## [Given exercise]
Below are several entries. Transcribe exactly those lines that fall from the one with "obj.parent = empty" through the one with "SENSOR = 24.0", end lines included.

-- START Exercise data --

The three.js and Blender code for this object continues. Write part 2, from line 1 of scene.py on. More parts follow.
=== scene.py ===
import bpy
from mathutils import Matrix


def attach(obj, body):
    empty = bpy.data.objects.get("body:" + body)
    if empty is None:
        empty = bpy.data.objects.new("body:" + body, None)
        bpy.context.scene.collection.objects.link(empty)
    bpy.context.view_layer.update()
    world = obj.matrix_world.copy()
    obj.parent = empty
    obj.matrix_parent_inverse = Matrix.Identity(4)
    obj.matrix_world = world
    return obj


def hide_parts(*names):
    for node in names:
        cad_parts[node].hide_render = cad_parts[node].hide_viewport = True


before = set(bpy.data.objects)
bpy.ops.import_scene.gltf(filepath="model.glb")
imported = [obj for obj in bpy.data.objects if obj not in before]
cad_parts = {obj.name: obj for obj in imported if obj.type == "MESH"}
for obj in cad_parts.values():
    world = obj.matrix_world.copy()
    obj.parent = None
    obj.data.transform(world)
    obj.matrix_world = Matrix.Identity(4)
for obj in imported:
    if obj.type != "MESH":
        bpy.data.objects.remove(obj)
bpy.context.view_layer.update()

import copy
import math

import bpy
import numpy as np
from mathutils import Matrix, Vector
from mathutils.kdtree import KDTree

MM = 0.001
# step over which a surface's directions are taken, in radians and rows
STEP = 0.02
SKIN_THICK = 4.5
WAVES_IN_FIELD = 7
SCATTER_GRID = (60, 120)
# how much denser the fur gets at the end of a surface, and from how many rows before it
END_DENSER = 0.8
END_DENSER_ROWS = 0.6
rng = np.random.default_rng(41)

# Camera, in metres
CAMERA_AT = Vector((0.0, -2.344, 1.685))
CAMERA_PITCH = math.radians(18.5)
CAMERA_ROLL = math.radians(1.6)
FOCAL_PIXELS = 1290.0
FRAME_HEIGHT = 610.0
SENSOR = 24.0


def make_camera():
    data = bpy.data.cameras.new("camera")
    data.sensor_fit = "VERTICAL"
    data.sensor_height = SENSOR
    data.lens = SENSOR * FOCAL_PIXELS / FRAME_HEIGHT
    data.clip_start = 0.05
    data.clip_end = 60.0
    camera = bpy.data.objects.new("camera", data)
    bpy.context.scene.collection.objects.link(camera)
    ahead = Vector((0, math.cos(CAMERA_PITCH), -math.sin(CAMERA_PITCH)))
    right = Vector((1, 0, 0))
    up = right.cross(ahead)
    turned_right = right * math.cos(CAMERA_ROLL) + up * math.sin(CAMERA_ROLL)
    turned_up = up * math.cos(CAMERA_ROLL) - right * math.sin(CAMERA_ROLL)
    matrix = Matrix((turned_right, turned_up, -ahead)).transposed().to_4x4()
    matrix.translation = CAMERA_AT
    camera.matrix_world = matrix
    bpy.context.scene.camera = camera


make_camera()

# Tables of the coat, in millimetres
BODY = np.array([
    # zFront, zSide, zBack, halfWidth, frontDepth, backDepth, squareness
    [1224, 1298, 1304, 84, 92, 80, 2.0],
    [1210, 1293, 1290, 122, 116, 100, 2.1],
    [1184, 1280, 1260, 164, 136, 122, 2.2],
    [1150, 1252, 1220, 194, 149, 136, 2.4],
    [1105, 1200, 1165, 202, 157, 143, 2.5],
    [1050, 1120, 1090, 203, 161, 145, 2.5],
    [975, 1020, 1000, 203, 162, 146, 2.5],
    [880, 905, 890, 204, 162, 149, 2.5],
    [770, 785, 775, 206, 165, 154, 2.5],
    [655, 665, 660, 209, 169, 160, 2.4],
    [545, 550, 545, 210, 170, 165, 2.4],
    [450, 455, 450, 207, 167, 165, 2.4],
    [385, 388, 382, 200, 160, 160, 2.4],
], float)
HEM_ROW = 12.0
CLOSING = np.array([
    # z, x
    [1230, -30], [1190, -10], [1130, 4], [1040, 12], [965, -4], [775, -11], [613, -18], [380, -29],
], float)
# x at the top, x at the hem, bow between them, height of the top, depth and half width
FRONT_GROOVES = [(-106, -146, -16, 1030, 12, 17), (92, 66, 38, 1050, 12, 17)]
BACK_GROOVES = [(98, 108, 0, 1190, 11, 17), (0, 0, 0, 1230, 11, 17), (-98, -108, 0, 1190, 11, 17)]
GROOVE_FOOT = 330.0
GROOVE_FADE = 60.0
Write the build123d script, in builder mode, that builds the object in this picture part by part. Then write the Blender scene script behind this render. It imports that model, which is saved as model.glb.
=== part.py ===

-- END Exercise data --

## [Solution for this exercise]
    obj.parent = empty
    obj.matrix_parent_inverse = Matrix.Identity(4)
    obj.matrix_world = world
    return obj


def hide_parts(*names):
    for node in names:
        cad_parts[node].hide_render = cad_parts[node].hide_viewport = True


before = set(bpy.data.objects)
bpy.ops.import_scene.gltf(filepath="model.glb")
imported = [obj for obj in bpy.data.objects if obj not in before]
cad_parts = {obj.name: obj for obj in imported if obj.type == "MESH"}
for obj in cad_parts.values():
    world = obj.matrix_world.copy()
    obj.parent = None
    obj.data.transform(world)
    obj.matrix_world = Matrix.Identity(4)
for obj in imported:
    if obj.type != "MESH":
        bpy.data.objects.remove(obj)
bpy.context.view_layer.update()

import copy
import math

import bpy
import numpy as np
from mathutils import Matrix, Vector
from mathutils.kdtree import KDTree

MM = 0.001
# step over which a surface's directions are taken, in radians and rows
STEP = 0.02
SKIN_THICK = 4.5
WAVES_IN_FIELD = 7
SCATTER_GRID = (60, 120)
# how much denser the fur gets at the end of a surface, and from how many rows before it
END_DENSER = 0.8
END_DENSER_ROWS = 0.6
rng = np.random.default_rng(41)

# Camera, in metres
CAMERA_AT = Vector((0.0, -2.344, 1.685))
CAMERA_PITCH = math.radians(18.5)
CAMERA_ROLL = math.radians(1.6)
FOCAL_PIXELS = 1290.0
FRAME_HEIGHT = 610.0
SENSOR = 24.0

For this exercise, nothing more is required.